La musique, composée par le trio Nicola/Oli/Marco, verse dans de l’électro-pop moderne qui peut surprendre au regard du sujet évoqué, mais l’association fonctionne. Montée sur des accords relativement simples, c’est dans la nervosité de la production sonore et l’énergie parfaitement maîtrisée du morceau que l’on trouve ses qualités. Les remixes présents sur le CD sont cette fois familiaux puisque seuls Nico et Oli sont intervenus dessus. Ceux-ci exploitent ces qualités pour deux versions alternatives qui se complètent l’une l’autre, avec celle d’Oli qui s’avère d’une production fluide, aérienne et lumineuse, presque phosphorescente dans le ressenti qu’elle dégage, tandis que la version Nico culbute sur des beat rythmiques au style monocorde.
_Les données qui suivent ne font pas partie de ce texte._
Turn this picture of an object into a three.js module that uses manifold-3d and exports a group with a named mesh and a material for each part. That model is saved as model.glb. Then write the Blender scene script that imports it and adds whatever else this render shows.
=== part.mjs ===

Ils témoignent par ailleurs de l’évolution musicale du groupe en cette décennie 2010 qui rompt définitivement avec la précédente, y compris avec La République des Meteors dont la tessiture plus acoustique semble loin sous les néons verdâtres de ce Belfast résolument urbain.
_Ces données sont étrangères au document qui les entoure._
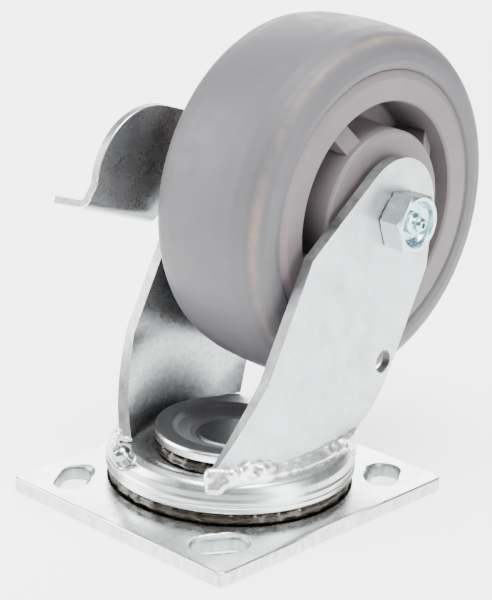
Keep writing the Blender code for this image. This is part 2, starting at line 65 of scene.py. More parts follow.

Quant au clip, Indo a fait un choix encore assez inédit de mélanger des images des concerts du Black City Tour 2 avec des vidéos usées par le temps qui se superposent. D’aucuns auraient pu reprocher à Indo un manque d’investissement pour produire une vidéo scénarisée à part entière, mais on oublie vite le raccourci emprunté tant le résultat est satisfaisant. A l’image du morceau, le montage est incroyablement dynamique avec le mixage des passages forts des concerts en zénith qui ont sillonné la France, la Belgique et la Suisse le long de l’automne 2013. La musique est celle enregistrée en studio mais des effets live s’ajoutent ici et là pour renforcer l’immersion. Comme une sorte d’hommage parallèle, le clip s’applique aussi à démontrer le lien fort qui relie le public au groupe avec cette proximité et cette énergie qui caractérisent les concerts d’Indochine… idéal pour convaincre des sceptiques et aider le Stade à se remplir par la même occasion ! En tout cas Belfast réussit son entrée dans la longue lignée des singles d’Indochine, et si l’on peut éventuellement leur reprocher de ne pas avoir conçu un clip plus imaginatif, il est admis que la vidéo est efficace et puis, le Black City Tour méritait bien ça. Moment puissant dans la première partie des concerts, Belfast laissera sa place à ce qu’on pourrait considérer son équivalent Station 13 pour la tournée suivante bien que le premier couplet/refrain s’invitera dans le medley des deux concerts à Lille en 2019. L’année suivante, la version single intègre les Singles Collection et en tire un nouveau mixage qui rend davantage justice au morceau. La différence en est flagrante, surtout dans les refrains, pour le coup totalement boostés aux hormones ! A écouter, la différence est flagrante et on en regrette que ce mix ne s’étende pas à la version intégrale.

Indo aime les trilogies. Belfast est la troisième partie d’un rituel initié par College Boy, puisqu’il sort également en Maxi CD et 45 tours. Mais cette troisième occurrence présente quelques petites nouveautés : d’abord le CD est blanc, alors que les précédents arboraient systématiquement une couche noire (anticipation des Black City Concerts?) et la présence inattendue d’un remix de Traffic Girl s’invite dans le tracklist. Il s’agit en fait du Pop Mix à l’origine de la version single de Traffic Girl, qui sortira quelques mois plus tard en téléchargement légal. Egalement dispo sur le Maxi le radio edit de Belfast ainsi que la version instrumentale du Berlin Mix de Nicola, en piste cachée.
Autre exception propre à Belfast, le single revient enfin dans un promo traditionnel en pochette et disque pressés comme il ne s’était plus fait depuis Un Ange à ma Table.